* _WORK INSTRUCTIONS_:
Each line of the material below should be reproduced exactly.

* _INFORMATION PROVIDED_:
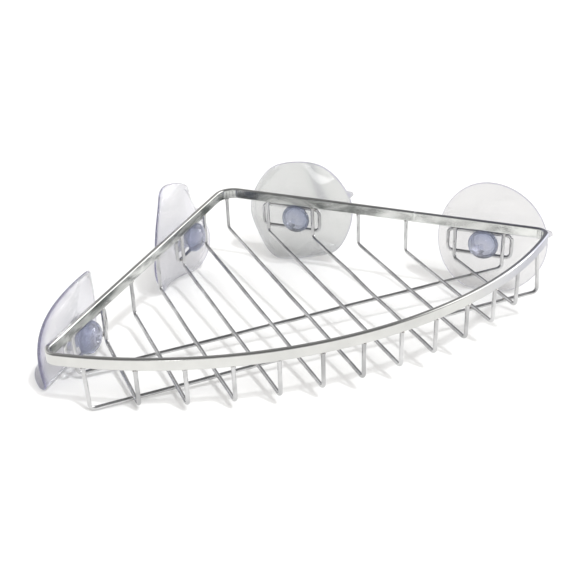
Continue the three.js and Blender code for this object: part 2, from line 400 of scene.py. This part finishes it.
def vinyl(name, tint, deep=0.93, r0=0.03, r1=0.09):
    """Clear soft PVC: cloudy tint, uneven gloss, moulding flow, and a violet body colour where it is seen through its
    depth; painted shade darkens the head's rim and dimple, and a painted dark reflection band greys the disc.
    """
    m, nt, b = nodes_of(name)
    vec = mapping(nt)
    cloud = noise(nt, vec, 24, 3, 0.5, 0.9)
    t = np.array(tint)
    body = ramp(nt, cloud, [(0.3, tuple(t * deep)), (0.7, tuple(np.minimum(t * 1.04, 1)))])
    edge = nt.nodes.new("ShaderNodeAttribute")
    edge.attribute_name = "lip"
    mx = nt.nodes.new("ShaderNodeMix")
    mx.data_type = "RGBA"
    nt.links.new(edge.outputs["Fac"], mx.inputs["Factor"])
    nt.links.new(body, mx.inputs[6])
    mx.inputs[7].default_value = (0.20, 0.18, 0.36, 1)
    # depth tint of the head and neck, with painted shade at the head's rim and in its dimple's floor
    depth_tint_and_painted_shade = nt.nodes.new("ShaderNodeAttribute")
    depth_tint_and_painted_shade.attribute_name = "depth_tint_and_painted_shade"
    mh = nt.nodes.new("ShaderNodeMix")
    mh.data_type = "RGBA"
    nt.links.new(depth_tint_and_painted_shade.outputs["Fac"], mh.inputs["Factor"])
    nt.links.new(mx.outputs[2], mh.inputs[6])
    mh.inputs[7].default_value = (0.30, 0.36, 0.52, 1)
    # painted reflection: a dark band across the disc, and greyer towards the bottom
    painted_band_and_dark_foot = nt.nodes.new("ShaderNodeAttribute")
    painted_band_and_dark_foot.attribute_name = "painted_band_and_dark_foot"
    mf = nt.nodes.new("ShaderNodeMix")
    mf.data_type = "RGBA"
    nt.links.new(painted_band_and_dark_foot.outputs["Fac"], mf.inputs["Factor"])
    nt.links.new(mh.outputs[2], mf.inputs[6])
    mf.inputs[7].default_value = (0.36, 0.37, 0.38, 1)
    nt.links.new(mf.outputs[2], b.inputs["Base Color"])
    b.inputs["Transmission Weight"].default_value = 0.88
    b.inputs["IOR"].default_value = 1.48
    flat = nt.nodes.new("ShaderNodeAttribute")
    flat.attribute_name = "flat"
    nt.links.new(maprange(nt, flat.outputs["Fac"], 0.0, 1.0, 0.8, 0.3), b.inputs["Alpha"])
    gloss = nt.nodes.new("ShaderNodeAttribute")
    gloss.attribute_name = "moulded"
    nt.links.new(maprange(nt, gloss.outputs["Fac"], 0.0, 1.0, 0.16, 0.7), b.inputs["Specular IOR Level"])
    pol = noise(nt, vec, 160, 4, 0.6)
    nt.links.new(maprange(nt, pol, 0.3, 0.7, r0, r1), b.inputs["Roughness"])
    flow = noise(nt, vec, 26, 2, 0.4, 0.8)
    n1 = bump(nt, flow, 0.2, 0.004)
    fine = noise(nt, vec, 520, 3, 0.5)
    nt.links.new(bump(nt, fine, 0.04, 0.0003, n1), b.inputs["Normal"])
    vol = nt.nodes.new("ShaderNodeVolumeAbsorption")
    vol.inputs["Color"].default_value = (0.52, 0.55, 0.69, 1)
    vol.inputs["Density"].default_value = 98
    out = next(n for n in nt.nodes if n.type == "OUTPUT_MATERIAL")
    nt.links.new(vol.outputs["Volume"], out.inputs["Volume"])
    return m


# the four cups are one clear vinyl; each disc's tint also paints the shade and reflection it shows, the right corner's
# darkest
VINYLS = {
    "left_end": vinyl("clear_vinyl_left_end", (0.96, 0.95, 0.97), 0.96),
    "left_corner": vinyl("clear_vinyl_left_corner", (0.91, 0.90, 0.915), 0.93),
    "right_corner": vinyl("clear_vinyl_right_corner", (0.70, 0.705, 0.685), 0.88),
    "right_end": vinyl("clear_vinyl_right_end", (0.82, 0.81, 0.80), 0.94),
}


# ---------------------------------------------------------------- rim bar
def rim_samples():
    c = TIP_R * R2 + ARC_Y
    k = ARC_R - TIP_R
    tx = (-c + math.sqrt(2 * k * k - c * c)) / 2
    ty = -tx - TIP_R * R2
    to = math.atan2(ty - ARC_Y, tx)
    pts = []  # (x, y, nx, ny, run)

    def arc(cx, cy, r, a0, a1, n):
        for a in np.linspace(a0, a1, n):
            pts.append((cx + r * math.cos(a), cy + r * math.sin(a), math.cos(a), math.sin(a)))

    def line(p, q, nx, ny, at):
        p, q = np.array(p), np.array(q)
        for t in at:
            x, y = p + (q - p) * t
            pts.append((x, y, nx, ny))

    D = math.pi / 180
    leg_a = (CORNER_R / R2, -CORNER_R * R2 + CORNER_R / R2)
    leg_b = (tx + TIP_R / R2, ty + TIP_R / R2)
    L = math.hypot(leg_b[0] - leg_a[0], leg_b[1] - leg_a[1])
    ts = sorted(set(np.round(np.linspace(0, 1, int(L / 2.5)), 6)) | set(np.round((SEAM_AT - 8 + np.linspace(-1.6, 1.6, 25)) / L, 6)))
    arc(0, -CORNER_R * R2, CORNER_R, 135 * D, 45 * D, 22)
    line(leg_a, leg_b, 1 / R2, 1 / R2, [t for t in ts if 0 < t < 1])
    arc(tx, ty, TIP_R, 45 * D, to, 22)
    arc(0, ARC_Y, ARC_R, to, -math.pi - to, 150)
    arc(-tx, ty, TIP_R, -math.pi - to, -225 * D, 22)
    line((-leg_b[0], leg_b[1]), (-leg_a[0], leg_a[1]), -1 / R2, 1 / R2, [t for t in np.linspace(0, 1, int(L / 2.5)) if 0 < t < 1])
    out = [pts[0]]
    for p in pts[1:]:
        if math.hypot(p[0] - out[-1][0], p[1] - out[-1][1]) > 0.05:
            out.append(p)
    if math.hypot(out[0][0] - out[-1][0], out[0][1] - out[-1][1]) < 0.05:
        out.pop()
    return np.array(out)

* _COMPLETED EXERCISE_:
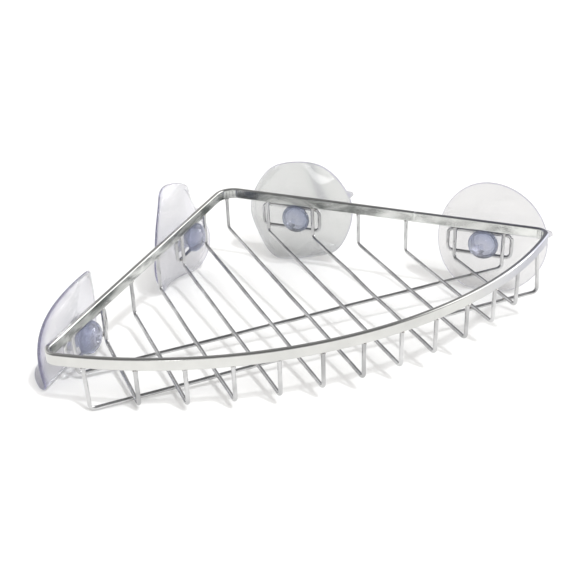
Continue the three.js and Blender code for this object: part 2, from line 400 of scene.py. This part finishes it.
def vinyl(name, tint, deep=0.93, r0=0.03, r1=0.09):
    """Clear soft PVC: cloudy tint, uneven gloss, moulding flow, and a violet body colour where it is seen through its
    depth; painted shade darkens the head's rim and dimple, and a painted dark reflection band greys the disc.
    """
    m, nt, b = nodes_of(name)
    vec = mapping(nt)
    cloud = noise(nt, vec, 24, 3, 0.5, 0.9)
    t = np.array(tint)
    body = ramp(nt, cloud, [(0.3, tuple(t * deep)), (0.7, tuple(np.minimum(t * 1.04, 1)))])
    edge = nt.nodes.new("ShaderNodeAttribute")
    edge.attribute_name = "lip"
    mx = nt.nodes.new("ShaderNodeMix")
    mx.data_type = "RGBA"
    nt.links.new(edge.outputs["Fac"], mx.inputs["Factor"])
    nt.links.new(body, mx.inputs[6])
    mx.inputs[7].default_value = (0.20, 0.18, 0.36, 1)
    # depth tint of the head and neck, with painted shade at the head's rim and in its dimple's floor
    depth_tint_and_painted_shade = nt.nodes.new("ShaderNodeAttribute")
    depth_tint_and_painted_shade.attribute_name = "depth_tint_and_painted_shade"
    mh = nt.nodes.new("ShaderNodeMix")
    mh.data_type = "RGBA"
    nt.links.new(depth_tint_and_painted_shade.outputs["Fac"], mh.inputs["Factor"])
    nt.links.new(mx.outputs[2], mh.inputs[6])
    mh.inputs[7].default_value = (0.30, 0.36, 0.52, 1)
    # painted reflection: a dark band across the disc, and greyer towards the bottom
    painted_band_and_dark_foot = nt.nodes.new("ShaderNodeAttribute")
    painted_band_and_dark_foot.attribute_name = "painted_band_and_dark_foot"
    mf = nt.nodes.new("ShaderNodeMix")
    mf.data_type = "RGBA"
    nt.links.new(painted_band_and_dark_foot.outputs["Fac"], mf.inputs["Factor"])
    nt.links.new(mh.outputs[2], mf.inputs[6])
    mf.inputs[7].default_value = (0.36, 0.37, 0.38, 1)
    nt.links.new(mf.outputs[2], b.inputs["Base Color"])
    b.inputs["Transmission Weight"].default_value = 0.88
    b.inputs["IOR"].default_value = 1.48
    flat = nt.nodes.new("ShaderNodeAttribute")
    flat.attribute_name = "flat"
    nt.links.new(maprange(nt, flat.outputs["Fac"], 0.0, 1.0, 0.8, 0.3), b.inputs["Alpha"])
    gloss = nt.nodes.new("ShaderNodeAttribute")
    gloss.attribute_name = "moulded"
    nt.links.new(maprange(nt, gloss.outputs["Fac"], 0.0, 1.0, 0.16, 0.7), b.inputs["Specular IOR Level"])
    pol = noise(nt, vec, 160, 4, 0.6)
    nt.links.new(maprange(nt, pol, 0.3, 0.7, r0, r1), b.inputs["Roughness"])
    flow = noise(nt, vec, 26, 2, 0.4, 0.8)
    n1 = bump(nt, flow, 0.2, 0.004)
    fine = noise(nt, vec, 520, 3, 0.5)
    nt.links.new(bump(nt, fine, 0.04, 0.0003, n1), b.inputs["Normal"])
    vol = nt.nodes.new("ShaderNodeVolumeAbsorption")
    vol.inputs["Color"].default_value = (0.52, 0.55, 0.69, 1)
    vol.inputs["Density"].default_value = 98
    out = next(n for n in nt.nodes if n.type == "OUTPUT_MATERIAL")
    nt.links.new(vol.outputs["Volume"], out.inputs["Volume"])
    return m


# the four cups are one clear vinyl; each disc's tint also paints the shade and reflection it shows, the right corner's
# darkest
VINYLS = {
    "left_end": vinyl("clear_vinyl_left_end", (0.96, 0.95, 0.97), 0.96),
    "left_corner": vinyl("clear_vinyl_left_corner", (0.91, 0.90, 0.915), 0.93),
    "right_corner": vinyl("clear_vinyl_right_corner", (0.70, 0.705, 0.685), 0.88),
    "right_end": vinyl("clear_vinyl_right_end", (0.82, 0.81, 0.80), 0.94),
}


# ---------------------------------------------------------------- rim bar
def rim_samples():
    c = TIP_R * R2 + ARC_Y
    k = ARC_R - TIP_R
    tx = (-c + math.sqrt(2 * k * k - c * c)) / 2
    ty = -tx - TIP_R * R2
    to = math.atan2(ty - ARC_Y, tx)
    pts = []  # (x, y, nx, ny, run)

    def arc(cx, cy, r, a0, a1, n):
        for a in np.linspace(a0, a1, n):
            pts.append((cx + r * math.cos(a), cy + r * math.sin(a), math.cos(a), math.sin(a)))

    def line(p, q, nx, ny, at):
        p, q = np.array(p), np.array(q)
        for t in at:
            x, y = p + (q - p) * t
            pts.append((x, y, nx, ny))

    D = math.pi / 180
    leg_a = (CORNER_R / R2, -CORNER_R * R2 + CORNER_R / R2)
    leg_b = (tx + TIP_R / R2, ty + TIP_R / R2)
    L = math.hypot(leg_b[0] - leg_a[0], leg_b[1] - leg_a[1])
    ts = sorted(set(np.round(np.linspace(0, 1, int(L / 2.5)), 6)) | set(np.round((SEAM_AT - 8 + np.linspace(-1.6, 1.6, 25)) / L, 6)))
    arc(0, -CORNER_R * R2, CORNER_R, 135 * D, 45 * D, 22)
    line(leg_a, leg_b, 1 / R2, 1 / R2, [t for t in ts if 0 < t < 1])
    arc(tx, ty, TIP_R, 45 * D, to, 22)
    arc(0, ARC_Y, ARC_R, to, -math.pi - to, 150)
    arc(-tx, ty, TIP_R, -math.pi - to, -225 * D, 22)
    line((-leg_b[0], leg_b[1]), (-leg_a[0], leg_a[1]), -1 / R2, 1 / R2, [t for t in np.linspace(0, 1, int(L / 2.5)) if 0 < t < 1])
    out = [pts[0]]
    for p in pts[1:]:
        if math.hypot(p[0] - out[-1][0], p[1] - out[-1][1]) > 0.05:
            out.append(p)
    if math.hypot(out[0][0] - out[-1][0], out[0][1] - out[-1][1]) < 0.05:
        out.pop()
    return np.array(out)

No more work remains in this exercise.